━━ Data segment ━━

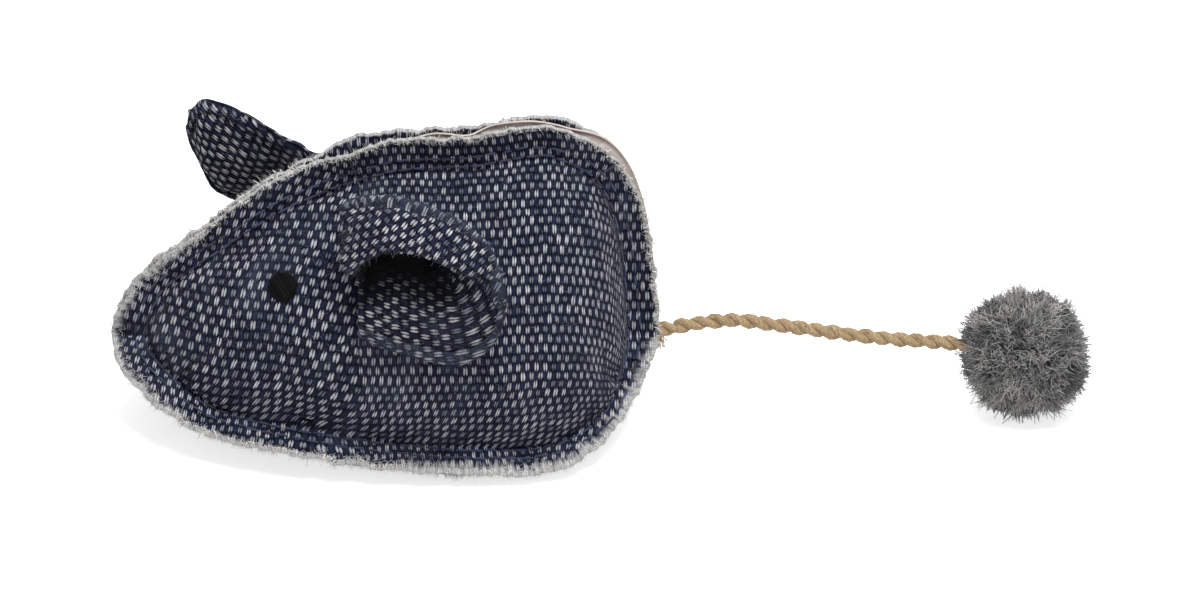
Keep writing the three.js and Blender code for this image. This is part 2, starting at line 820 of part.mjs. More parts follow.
const end = routePoints[ routePoints.length - 1 ];
const beforeEnd = routePoints[ routePoints.length - 2 ];
const endDirection = new THREE.Vector3().subVectors( end, beforeEnd ).normalize();
const knotCentre = end.clone().addScaledVector( endDirection, layerGap + bindingLength / 2 );
const toKnot = new THREE.Matrix4().makeRotationY( - Math.atan2( endDirection.z, endDirection.x ) )
	.setPosition( knotCentre );
const binding = turned( lensOutline( bindingLength, bindingDiameter, 8 ), roundSides / 2 );
addMesh( 'pompom_knot', binding.applyMatrix4( toKnot ), materials.twine );
const knotRoom = knotOutline( 0, bindingLength + 2 * layerGap, bindingDiameter + 2 * layerGap,
	Math.asin( ( twineDiameter + 2 * layerGap ) / ( bindingDiameter + 2 * layerGap ) ), Math.PI, 8 );
knotRoom[ knotRoom.length - 1 ][ 1 ] = 0;
const twineRoom = [ [ - pompomDiameter, 0 ], [ - pompomDiameter, twineRadius + layerGap ], ...knotRoom ];
const ball = new THREE.SphereGeometry( pompomDiameter / 2, roundSides, roundSides * 2 / 3 )
	.translate( knotCentre.x + bindingLength / 2, 0, pompomDiameter / 2 + pompomLift );
const twineSpace = solidOf( turned( twineRoom, roundSides ).applyMatrix4( toKnot ) );
addMesh( 'pompom', geometryOfSolid( solidOf( ball ).subtract( twineSpace ) ), materials.yarn );

export default group;
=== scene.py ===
import math

import bpy
import numpy as np
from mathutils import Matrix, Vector


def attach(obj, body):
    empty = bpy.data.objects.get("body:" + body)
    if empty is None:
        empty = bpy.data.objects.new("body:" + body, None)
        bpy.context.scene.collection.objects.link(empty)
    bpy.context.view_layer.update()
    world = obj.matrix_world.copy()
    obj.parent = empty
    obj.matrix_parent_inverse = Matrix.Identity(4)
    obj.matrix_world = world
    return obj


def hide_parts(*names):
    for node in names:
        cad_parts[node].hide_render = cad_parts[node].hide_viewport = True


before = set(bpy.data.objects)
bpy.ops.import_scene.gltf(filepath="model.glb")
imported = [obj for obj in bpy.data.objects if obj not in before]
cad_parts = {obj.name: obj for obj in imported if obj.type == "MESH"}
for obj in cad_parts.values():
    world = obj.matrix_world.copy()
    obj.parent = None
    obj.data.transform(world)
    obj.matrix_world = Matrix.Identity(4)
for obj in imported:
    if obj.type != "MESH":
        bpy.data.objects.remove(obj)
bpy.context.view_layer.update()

# Everything below is in millimetres until a mesh is made
MM = 0.001
MIRROR = np.array([1, -1, 1])
rng = np.random.default_rng(20261)

# The photograph: its width and middle, and the place of the frame's origin in it, in pixels
PHOTO_WIDTH, PHOTO_MIDDLE, ORIGIN_PIXEL = 1200, (600, 305.5), (386.75, 409)
PIXELS_PER_MM = 5.47
ELEVATION = math.radians(30)

# The body's profiles from nose to rump, as in the part's source
SEAM_LENGTH = 87.2
BODY_HALF = SEAM_LENGTH / 2
SPINE_HEIGHT, BELLY_SEAM_WIDTH = 53.0, 43.0
NOSE_HEIGHT, RUMP_HEIGHT = 16.5, 17.0
SIDE_BULGE = 0.225
SPINE_RISE = [0, 0.24, 0.45, 0.725, 0.91, 0.955, 1, 0.74, 0]
BELLY_DROP = [0, 0.18, 0.43, 0.5, 0.6, 0.675, 0.68, 0.48, 0]
KEEL_DROP = [0, 0.54, 0.9, 1.08, 1.12, 1.12, 1.09, 0.78, 0]
BELLY_WIDTH = [0, 0.3, 0.63, 0.875, 0.98, 1, 0.9, 0.53, 0]
STATION_STEP = 1 / 28

# Cloth and its seam allowance
CLOTH, GAP = 1.0, 0.3
ALLOWANCE, ALLOWANCE_TILT = 7.0, math.radians(25)
SPINE_ALLOWANCE = [1, 0.8, 0.8, 0.95, 1, 1, 1, 0.88, 0.9]
BELLY_ALLOWANCE = [1, 1.02, 0.92, 0.88, 0.88, 0.86, 0.84, 0.6, 0.9]
SEAM_HALF_GAP, TAIL_CHANNEL = 0.6, 1.05

# The dart from the spine to its apex, beside the ears; the cloth ahead of it is turned
DART_X, APEX_SHARE, EQUATOR_SHARE = -4.7, 0.72, 0.45
HEAD_TURN = math.radians(16)

# The weave: distance between warp pairs, and between weft rows; height of its relief
WARP_PITCH, WEFT_PITCH = 0.8, 1.8
RELIEF, EAR_RELIEF, BELLY_RELIEF = 0.17, 0.2, 0.16
# Towards the belly seam the warp is pulled aside, by this much more for each millimetre down
BELLY_PULL, PULL_START = 0.04, 14.0
# The cloth is drawn out over the rounded end of the nose, from this share of the half length
NOSE_START = 0.82
# Ahead of the dart the columns lie closer by this share
HEAD_CLOSER = 0.29

# Ears: their plane, the near one's brim and hollow, and the far one's edges
EAR_STATION, EAR_ARC = 0.468, 0.43
EAR_TILT = math.radians(60)
EAR_LAYER, EAR_ROLL = 0.9, 2.8
EAR_REACH, EAR_RISE, EAR_DROP = 25.8, 18.0, 12.8
EAR_ALONG = [0, 0.1, 0.275, 0.49, 0.715, 0.91, 1]
EAR_UPPER = [0.58, 0.94, 1, 0.92, 0.75, 0.5, 0.2]
EAR_LOWER = [0.64, 0.73, 0.83, 0.95, 1, 0.76, 0.2]
BRIM_HEIGHT, BRIM_FOOT, BRIM_LOBE, TIP_LIFT = 10.0, 1.4, 5.2, 3.4
BRIM_HEIGHTS = [0, 0.66, 1, 0.95, 0.62, 0.22, 0]
BRIM_FOLDS = [0, 0.5, 1, 0.85, 0.4, 0.05, 0]
BRIM_LOBES = [0.2, 1, 0.7, 0.25, 0, 0, 0]
FOLD_ACROSS = [-1, -0.745, -0.44, -0.1, 0.2, 0.6, 0.52, 0.1, 0.3, 0.72, 1]
FOLD_HEIGHT = [0.07, 0, 0, 0, 0.03, 0.1, 0.42, 0.78, 1, 0.84, 0.42]
LIP_RAISE = [-1.4, -3.5, 2.0, 2.5, -0.3, 0, 0]
RIGHT_REACH, RIGHT_SPAN, RIGHT_CURL = 33.5, 10.0, 3.0
RIGHT_CURLS = [-0.28, -0.2, 0.3, 0.9, 1, 0.7, 0]
RIGHT_UPPER = [[0, -0.5, 0.86], [0.3, -0.33, 0.8], [0.62, -0.04, 1.42], [0.88, 0.33, 1.64],
               [0.976, 0.51, 1.3]]
RIGHT_LOWER = [[0.005, 0.5, -0.86], [0.2, 1.05, -1.12], [0.52, 1.12, -1], [0.81, 0.8, -0.6],
               [0.992, 0.6, 0.88]]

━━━

### Work required
Only the lines from the one containing "const ball = new" to the one containing "in imported if" are to be printed, both ends included, exactly as written.

### Result of this task
const ball = new THREE.SphereGeometry( pompomDiameter / 2, roundSides, roundSides * 2 / 3 )
	.translate( knotCentre.x + bindingLength / 2, 0, pompomDiameter / 2 + pompomLift );
const twineSpace = solidOf( turned( twineRoom, roundSides ).applyMatrix4( toKnot ) );
addMesh( 'pompom', geometryOfSolid( solidOf( ball ).subtract( twineSpace ) ), materials.yarn );

export default group;
=== scene.py ===
import math

import bpy
import numpy as np
from mathutils import Matrix, Vector


def attach(obj, body):
    empty = bpy.data.objects.get("body:" + body)
    if empty is None:
        empty = bpy.data.objects.new("body:" + body, None)
        bpy.context.scene.collection.objects.link(empty)
    bpy.context.view_layer.update()
    world = obj.matrix_world.copy()
    obj.parent = empty
    obj.matrix_parent_inverse = Matrix.Identity(4)
    obj.matrix_world = world
    return obj


def hide_parts(*names):
    for node in names:
        cad_parts[node].hide_render = cad_parts[node].hide_viewport = True


before = set(bpy.data.objects)
bpy.ops.import_scene.gltf(filepath="model.glb")
imported = [obj for obj in bpy.data.objects if obj not in before]
cad_parts = {obj.name: obj for obj in imported if obj.type == "MESH"}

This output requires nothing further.